**MATERIAL SHOWN:**
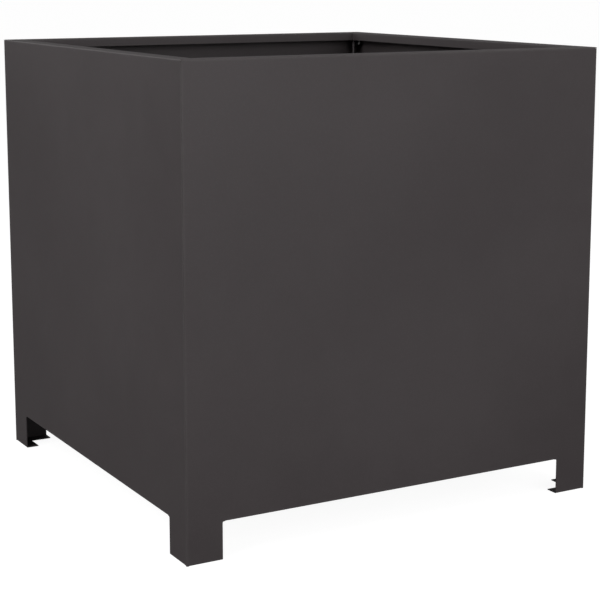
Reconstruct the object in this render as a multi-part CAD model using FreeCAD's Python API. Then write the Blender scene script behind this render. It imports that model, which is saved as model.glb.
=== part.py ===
"""Square garden planter on four short legs, in millimetres.

Four folded sheet steel panels stand in a square. Each panel is one piece of sheet: its face, a rim that
is turned inwards and then down at the top, a foot at each end with its sole turned inwards, a ledge
between the feet, and a flange at each end that is bent back along the diagonal of the corner, wide over
the body and narrow over the foot. Neighbouring panels are bolted together through those flanges, so
nothing shows outside. A floor plate with drain holes lies on the four ledges.

The origin is on the ground under the middle of the planter, +Z is up and the front panel faces -Y.
"""
import FreeCAD, Part
import math
import os
from FreeCAD import Vector

# Overall sizes, over the outside faces
WIDTH = 500.0
DEPTH = 500.0
HEIGHT = 500.0

# Sheet metal
SHEET = 1.0
BEND_INSIDE = 0.3
BEND_OUTSIDE = BEND_INSIDE + SHEET
CORNER_OUTSIDE = 0.4         # the corner folds are grooved inside first, so their outside edge stays sharp
CORNER_INSIDE = 0.1
KERF = 0.3                   # width of the slit that lets a fold end beside flat sheet

# Panels
RIM_WIDTH = 20.0
LIP_DROP = 10.0
LEG_HEIGHT = 40.0
FOOT_WIDTH = 40.0
FOOT_FILLET = 1.5            # where the inner edge of a foot meets the lower edge of the body
SOLE_WIDTH = 15.0
LEDGE_WIDTH = 20.0
LEDGE_FROM_FOOT = 3.0
FOOT_FLANGE = 15.0           # width of a corner flange over the foot
FLANGE_BEHIND_LIP = 1.7      # from the tip of a corner flange to the lip
MITRE_GAP = 0.05             # each side of the diagonal, at the rim and the lip

# Fasteners: M5 button head bolts with hexagon nuts
BOLT_DIAMETER = 5.0
BOLT_LENGTH = 8.0
BOLT_TIP_CHAMFER = 0.5
BOLT_HOLE = 5.5
HEAD_DIAMETER = 9.5
HEAD_HEIGHT = 2.75
HEAD_EDGE = 0.6              # the straight edge under the dome
HEAD_FLAT = 5.0              # diameter of the flat on top of the dome
HEAD_BULGE = 0.36            # how far the dome stands out from a straight cone, each way
SOCKET_ACROSS_FLATS = 3.0
SOCKET_DEPTH = 1.6
NUT_ACROSS_FLATS = 8.0
NUT_HEIGHT = 4.0
NUT_BEVEL_DEGREES = 30.0
NUT_FACE = 7.4               # diameter of the bearing face inside the bevel
BOLT_FROM_FLANGE_TIP = 8.5
TOP_BOLT_BELOW_LIP = 4.0
LOW_BOLT_ABOVE_BODY = 30.0   # above the lower edge of the body

# Floor plate
FLOOR_GAP = 1.0              # to the inside of the walls
FLOOR_TURN_UP = 15.0
FLOOR_SLOT_GAP = 0.5         # to the corner flanges, all round
FLOOR_TAB = 30.0             # flat corner beside each turned-up edge
DRAIN_DIAMETER = 12.0
DRAIN_PITCH = 120.0
DRAIN_ROWS = 3

# Worked out from the sizes above
FLOOR_BOTTOM = LEG_HEIGHT + SHEET
SOLE_GAP = SHEET + KERF      # from the diagonal to the end of a sole, which leaves room for the flange
CORNER_FLANGE = (RIM_WIDTH - SHEET - FLANGE_BEHIND_LIP) * math.sqrt(2)    # from the sharp outside corner
BOLT_FROM_CORNER = CORNER_FLANGE - BOLT_FROM_FLANGE_TIP
TOP_BOLT = HEIGHT - LIP_DROP - TOP_BOLT_BELOW_LIP
BOTTOM_BOLT = LEG_HEIGHT + LOW_BOLT_ABOVE_BODY
BOLT_LEVELS = {"top": TOP_BOLT, "middle": (TOP_BOLT + BOTTOM_BOLT) / 2, "bottom": BOTTOM_BOLT}
# From the sharp corner of a panel to the start of its flat
CORNER_BEND_REACH = (SHEET + CORNER_INSIDE) / math.tan(math.radians(22.5))
# Each side's name, the turn about Z that brings a panel there, its length and its distance from the middle
SIDES = {
    "front": (0, WIDTH, DEPTH / 2),
    "right": (90, DEPTH, WIDTH / 2),
    "back": (180, WIDTH, DEPTH / 2),
    "left": (270, DEPTH, WIDTH / 2),
}
# Each corner's name, the turn about Z that brings the front right corner there, and where it is
CORNERS = {
    "front_right": (0, WIDTH / 2, -DEPTH / 2),
    "back_right": (90, WIDTH / 2, DEPTH / 2),
    "back_left": (180, -WIDTH / 2, DEPTH / 2),
    "front_left": (270, -WIDTH / 2, -DEPTH / 2),
}
X_AXIS = Vector(1, 0, 0)
Z_AXIS = Vector(0, 0, 1)
TINY = 1e-6
PAST = 1.0                   # how far a cut runs past the sheet on each side


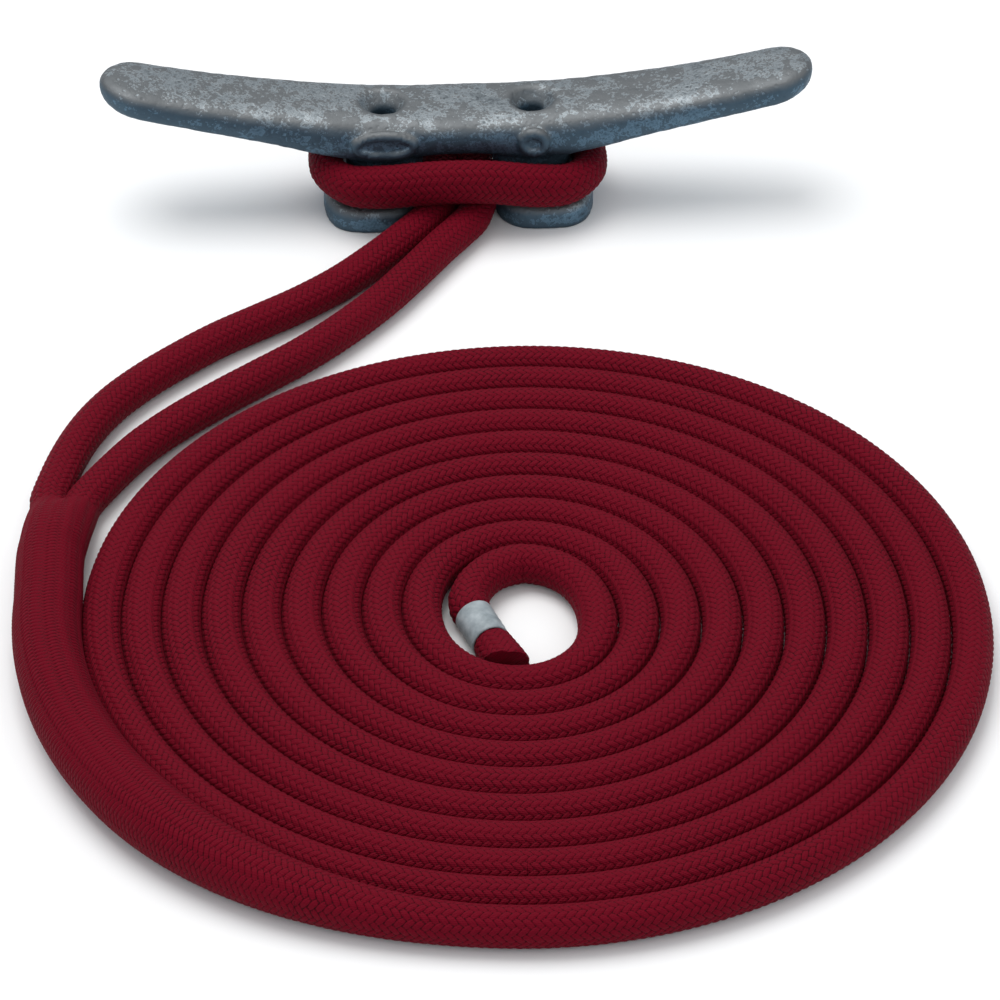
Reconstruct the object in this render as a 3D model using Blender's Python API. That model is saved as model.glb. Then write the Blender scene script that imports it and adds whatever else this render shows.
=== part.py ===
"""Coiled dock line. A double-braid nylon rope lies in a flat spiral coil. Its spliced eye is
hitched round the feet of a galvanised open-base dock cleat, and its bitter end, with a shrunk
sleeve, ends inside the coil.

The frame is in metres, +Z up, with the floor at z = 0 and the origin at the middle of the
footprint. +X runs along the cleat's horns and +Y from the coil towards the cleat."""

import math

import bmesh
import bpy
from mathutils import Matrix, Vector

# Where the cleat's middle stands on the floor. The rope's routes are given from this point.
CLEAT_X = -0.0039
CLEAT_Y = 0.1855

# The rope: a braided cover over a braided core.
ROPE_DIAMETER = 0.0127
COVER_WALL = 0.0020
CORE_CLEARANCE = 0.0007
TOUCH_GAP = 0.0004
FLOOR_GAP = 0.0001
ROPE_SIDES_SETTING = 4
ROUTE_STEP = 0.0115
CURVE_PIECES = 12
SHARP_ANGLE = 40

# The cleat's casting.
CLEAT_LENGTH = 0.257
CLEAT_TOP = 0.0406
TIP_RISE = 0.0163
BAR_HALF_WIDTH = 0.0162
TIP_HALF_WIDTH = 0.0134
BAR_THICKNESS = 0.0130
TIP_THICKNESS = 0.0096
TIP_END_THICKNESS_SHARE = 0.35
ROOT_SWELL = 0.0052
ROOT_SWELL_PLACE = 0.6
ROOT_SWELL_REACH = (0.7, 1.2)
LEG_SPACING = 0.0540
LEG_WIDTH = 0.0262
LEG_DEPTH = 0.0280
LEG_ROOT_SPREAD = 0.0075
LEG_SPREAD_START = 0.62
LEG_TOP_INSET = 0.0040
PAD_OUTER_OVERHANG = 0.0088
PAD_DEPTH = 0.0450
PAD_HEIGHT = 0.0080
PAD_EDGE = [(0.0, 0.0), (0.72, 0.0), (0.88, 0.0007), (0.97, 0.0018), (1.0, 0.0034)]
BOLT_HOLE_DIAMETER = 0.0105
COUNTERSINK_DIAMETER = 0.0185
COUNTERSINK_DEPTH = 0.0045
BOSS_WIDTH = 0.0230
BOSS_HEIGHT = 0.0105
BOSS_PROUD = 0.0008
BOSS_ROOT = 0.0040
BOSS_FACE_SHARE = 0.9
HOLE_OVERSHOOT = 0.0030

# How square each section of the casting is: 2 is an ellipse, and more is nearer a rectangle.
BAR_SQUARENESS = 3.6
LEG_SQUARENESS = 2.6
PAD_SQUARENESS = 3.0
ELLIPSE = 2.0

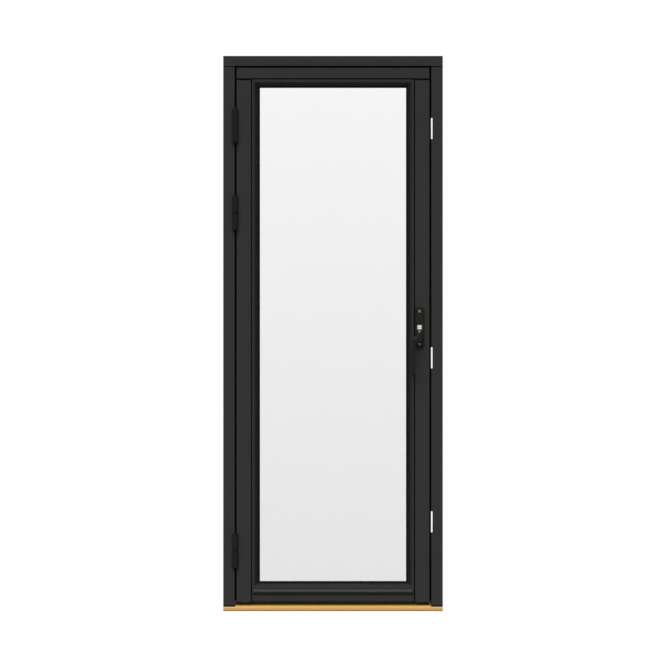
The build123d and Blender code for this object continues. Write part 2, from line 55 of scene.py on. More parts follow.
def add(tree, kind, inputs=(), **settings):
    """A shader node. The settings are its own fields, and its inputs are filled or linked."""
    made = tree.nodes.new("ShaderNode" + kind)
    for field, value in settings.items():
        setattr(made, field, value)
    return fill(tree, made, inputs)


def fill(tree, made, inputs):
    """Sets a node's inputs, by name or number. A socket is linked, anything else is a value."""
    for name, value in dict(inputs).items():
        if isinstance(value, bpy.types.NodeSocket):
            tree.links.new(value, made.inputs[name])
        else:
            made.inputs[name].default_value = value
    return made


def shade(red, green, blue):
    """A colour given as it looks on screen, from 0 to 255, in linear light."""
    return (*((value / 255 / 12.92 if value < 10.3 else ((value / 255 + 0.055) / 1.055) ** 2.4)
              for value in (red, green, blue)), 1.0)


def finish_material(name):
    """A new material, its node tree and its shader."""
    made = bpy.data.materials.new(name)
    made.use_nodes = True
    return made, made.node_tree, made.node_tree.nodes["Principled BSDF"]


def place_on(tree):
    """Places on the piece itself, in metres."""
    return add(tree, "TexCoord").outputs["Object"]


def stretched(tree, scales, shift=(0, 0, 0)):
    """The same places, stretched by a scale for each axis."""
    return add(tree, "Mapping", {"Vector": place_on(tree), "Scale": scales, "Location": shift}).outputs[0]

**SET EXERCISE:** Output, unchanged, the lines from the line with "The build123d and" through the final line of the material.

**CORRECT RESPONSE:**
The build123d and Blender code for this object continues. Write part 2, from line 55 of scene.py on. More parts follow.
def add(tree, kind, inputs=(), **settings):
    """A shader node. The settings are its own fields, and its inputs are filled or linked."""
    made = tree.nodes.new("ShaderNode" + kind)
    for field, value in settings.items():
        setattr(made, field, value)
    return fill(tree, made, inputs)


def fill(tree, made, inputs):
    """Sets a node's inputs, by name or number. A socket is linked, anything else is a value."""
    for name, value in dict(inputs).items():
        if isinstance(value, bpy.types.NodeSocket):
            tree.links.new(value, made.inputs[name])
        else:
            made.inputs[name].default_value = value
    return made


def shade(red, green, blue):
    """A colour given as it looks on screen, from 0 to 255, in linear light."""
    return (*((value / 255 / 12.92 if value < 10.3 else ((value / 255 + 0.055) / 1.055) ** 2.4)
              for value in (red, green, blue)), 1.0)


def finish_material(name):
    """A new material, its node tree and its shader."""
    made = bpy.data.materials.new(name)
    made.use_nodes = True
    return made, made.node_tree, made.node_tree.nodes["Principled BSDF"]


def place_on(tree):
    """Places on the piece itself, in metres."""
    return add(tree, "TexCoord").outputs["Object"]


def stretched(tree, scales, shift=(0, 0, 0)):
    """The same places, stretched by a scale for each axis."""
    return add(tree, "Mapping", {"Vector": place_on(tree), "Scale": scales, "Location": shift}).outputs[0]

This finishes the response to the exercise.